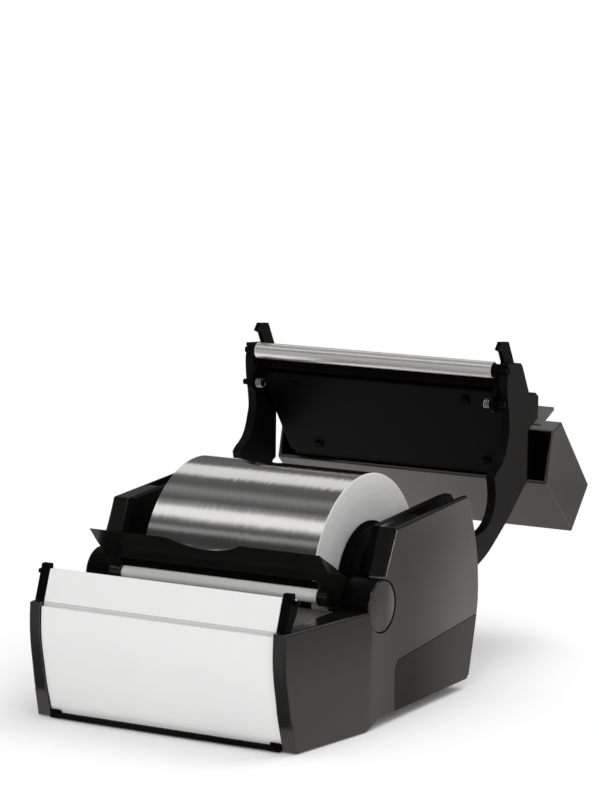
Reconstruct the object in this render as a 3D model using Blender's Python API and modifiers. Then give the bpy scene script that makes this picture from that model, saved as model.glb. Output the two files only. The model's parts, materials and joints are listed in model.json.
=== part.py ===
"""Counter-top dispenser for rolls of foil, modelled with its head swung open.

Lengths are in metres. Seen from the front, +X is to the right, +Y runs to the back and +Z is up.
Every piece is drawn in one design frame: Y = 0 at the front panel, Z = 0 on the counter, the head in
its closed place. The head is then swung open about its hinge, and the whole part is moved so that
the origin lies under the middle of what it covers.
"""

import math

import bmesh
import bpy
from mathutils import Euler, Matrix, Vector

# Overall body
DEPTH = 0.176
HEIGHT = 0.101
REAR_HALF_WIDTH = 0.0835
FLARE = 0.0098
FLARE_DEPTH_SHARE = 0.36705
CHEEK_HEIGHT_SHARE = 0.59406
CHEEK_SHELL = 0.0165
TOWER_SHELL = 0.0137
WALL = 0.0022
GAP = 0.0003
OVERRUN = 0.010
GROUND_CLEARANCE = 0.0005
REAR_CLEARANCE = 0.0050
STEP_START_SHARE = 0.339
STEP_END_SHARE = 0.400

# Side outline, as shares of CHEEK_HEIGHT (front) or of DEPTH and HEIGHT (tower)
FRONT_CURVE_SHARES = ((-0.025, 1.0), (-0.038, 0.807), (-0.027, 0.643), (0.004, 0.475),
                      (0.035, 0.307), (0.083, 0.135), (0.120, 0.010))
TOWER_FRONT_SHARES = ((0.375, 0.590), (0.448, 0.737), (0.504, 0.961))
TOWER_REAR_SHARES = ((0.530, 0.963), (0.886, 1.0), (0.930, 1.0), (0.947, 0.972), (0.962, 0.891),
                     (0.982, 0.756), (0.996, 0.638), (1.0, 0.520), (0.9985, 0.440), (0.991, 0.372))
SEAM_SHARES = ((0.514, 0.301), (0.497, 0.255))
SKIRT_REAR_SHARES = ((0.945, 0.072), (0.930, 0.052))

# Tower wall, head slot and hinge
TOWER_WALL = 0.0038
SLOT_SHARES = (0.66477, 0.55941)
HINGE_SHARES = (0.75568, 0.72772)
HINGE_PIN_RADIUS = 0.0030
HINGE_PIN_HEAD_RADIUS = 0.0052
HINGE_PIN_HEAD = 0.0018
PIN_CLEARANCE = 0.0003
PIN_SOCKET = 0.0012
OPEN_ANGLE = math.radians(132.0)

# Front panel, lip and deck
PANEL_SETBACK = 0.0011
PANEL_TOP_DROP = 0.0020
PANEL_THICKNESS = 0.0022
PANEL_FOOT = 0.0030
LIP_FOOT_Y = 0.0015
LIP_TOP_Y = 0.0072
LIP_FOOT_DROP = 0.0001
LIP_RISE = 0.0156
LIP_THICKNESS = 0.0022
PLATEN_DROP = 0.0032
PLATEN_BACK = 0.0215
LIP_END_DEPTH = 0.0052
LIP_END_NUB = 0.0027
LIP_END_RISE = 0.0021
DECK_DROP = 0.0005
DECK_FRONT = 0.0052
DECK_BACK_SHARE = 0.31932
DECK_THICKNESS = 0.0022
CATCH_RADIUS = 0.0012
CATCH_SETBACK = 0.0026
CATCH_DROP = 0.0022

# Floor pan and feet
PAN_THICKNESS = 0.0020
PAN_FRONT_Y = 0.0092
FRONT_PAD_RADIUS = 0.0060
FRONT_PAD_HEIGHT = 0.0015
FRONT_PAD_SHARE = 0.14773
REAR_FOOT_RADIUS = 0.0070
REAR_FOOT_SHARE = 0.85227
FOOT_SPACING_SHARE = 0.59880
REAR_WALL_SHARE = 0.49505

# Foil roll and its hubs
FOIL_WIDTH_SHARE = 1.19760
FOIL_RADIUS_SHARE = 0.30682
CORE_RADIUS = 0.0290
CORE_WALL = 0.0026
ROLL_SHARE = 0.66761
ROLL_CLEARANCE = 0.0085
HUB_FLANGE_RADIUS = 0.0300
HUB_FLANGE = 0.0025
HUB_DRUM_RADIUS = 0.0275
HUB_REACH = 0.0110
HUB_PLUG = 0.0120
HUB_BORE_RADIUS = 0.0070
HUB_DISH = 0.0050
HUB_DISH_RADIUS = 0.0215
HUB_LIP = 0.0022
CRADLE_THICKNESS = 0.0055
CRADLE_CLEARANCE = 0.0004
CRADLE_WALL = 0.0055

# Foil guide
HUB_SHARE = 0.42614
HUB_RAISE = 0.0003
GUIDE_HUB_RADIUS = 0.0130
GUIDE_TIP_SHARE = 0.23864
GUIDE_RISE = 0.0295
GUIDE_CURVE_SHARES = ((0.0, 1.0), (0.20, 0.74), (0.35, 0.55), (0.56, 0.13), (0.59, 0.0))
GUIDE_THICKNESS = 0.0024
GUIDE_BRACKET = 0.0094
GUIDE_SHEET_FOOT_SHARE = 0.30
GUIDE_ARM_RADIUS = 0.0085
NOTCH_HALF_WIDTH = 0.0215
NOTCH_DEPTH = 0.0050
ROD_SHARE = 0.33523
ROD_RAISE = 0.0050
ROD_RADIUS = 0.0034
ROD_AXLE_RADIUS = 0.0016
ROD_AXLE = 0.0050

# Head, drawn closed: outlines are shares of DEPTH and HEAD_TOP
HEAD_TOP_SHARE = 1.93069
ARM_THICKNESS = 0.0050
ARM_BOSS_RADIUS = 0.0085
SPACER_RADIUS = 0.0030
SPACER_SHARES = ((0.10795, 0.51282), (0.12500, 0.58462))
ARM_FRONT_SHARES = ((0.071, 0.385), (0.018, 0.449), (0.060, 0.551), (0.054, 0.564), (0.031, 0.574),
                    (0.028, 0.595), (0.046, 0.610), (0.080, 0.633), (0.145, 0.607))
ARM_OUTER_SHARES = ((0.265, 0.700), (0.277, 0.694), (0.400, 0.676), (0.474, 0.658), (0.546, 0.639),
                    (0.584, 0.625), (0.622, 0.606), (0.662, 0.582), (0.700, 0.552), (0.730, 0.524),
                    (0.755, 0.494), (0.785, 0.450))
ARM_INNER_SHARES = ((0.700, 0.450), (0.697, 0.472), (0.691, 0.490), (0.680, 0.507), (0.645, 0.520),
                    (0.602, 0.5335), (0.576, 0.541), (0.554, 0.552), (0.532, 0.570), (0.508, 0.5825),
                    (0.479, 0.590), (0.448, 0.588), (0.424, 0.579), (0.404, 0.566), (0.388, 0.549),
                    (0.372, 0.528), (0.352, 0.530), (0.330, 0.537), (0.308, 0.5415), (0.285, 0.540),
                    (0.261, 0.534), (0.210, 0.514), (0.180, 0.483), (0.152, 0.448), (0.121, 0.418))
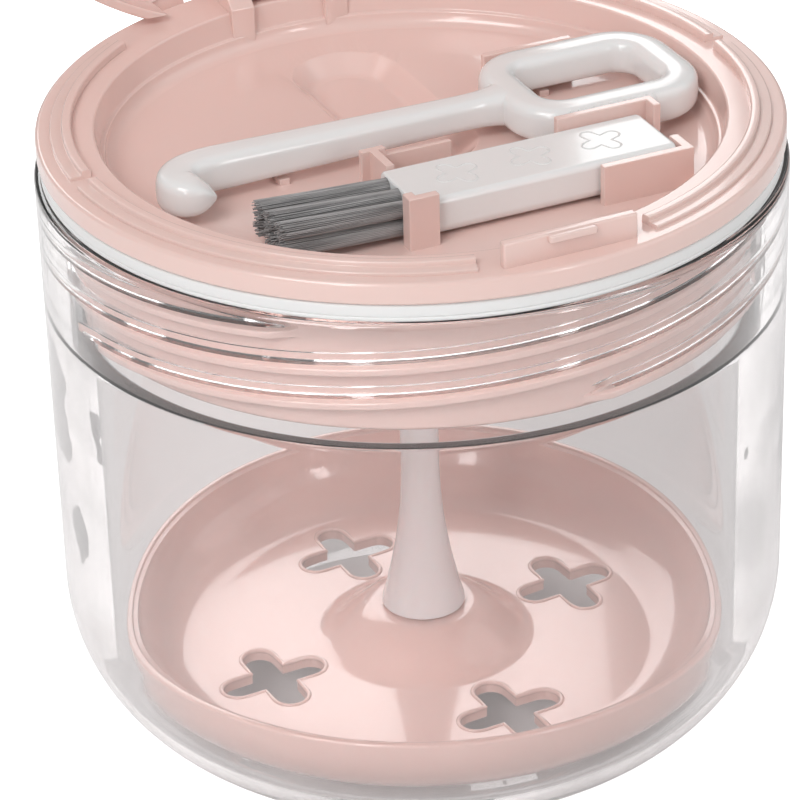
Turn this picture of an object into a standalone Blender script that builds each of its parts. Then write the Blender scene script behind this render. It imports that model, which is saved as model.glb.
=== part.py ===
:::
## PROBLEM STATEMENT:
Write out exactly, please, the lines beginning at the start of the material and ending with the line that holds "head swung open.", both included.

## TASK ANSWER:
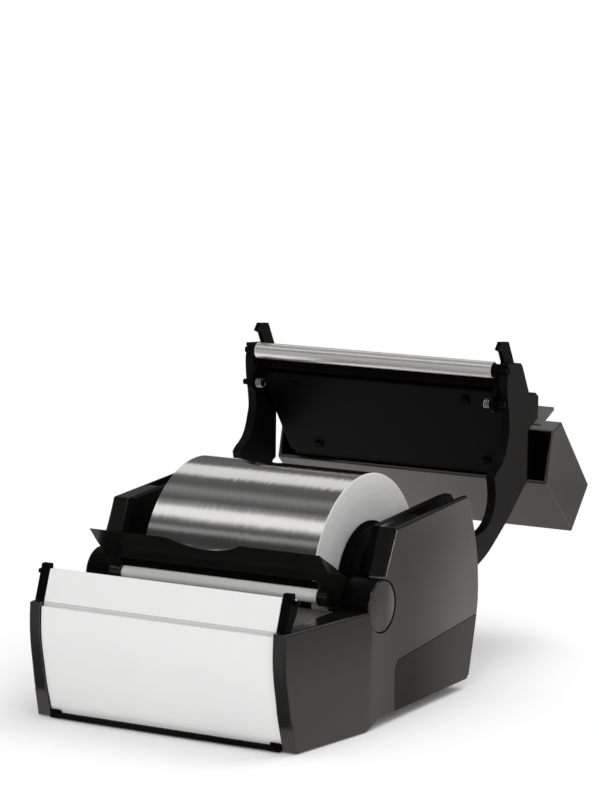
Reconstruct the object in this render as a 3D model using Blender's Python API and modifiers. Then give the bpy scene script that makes this picture from that model, saved as model.glb. Output the two files only. The model's parts, materials and joints are listed in model.json.
=== part.py ===
"""Counter-top dispenser for rolls of foil, modelled with its head swung open.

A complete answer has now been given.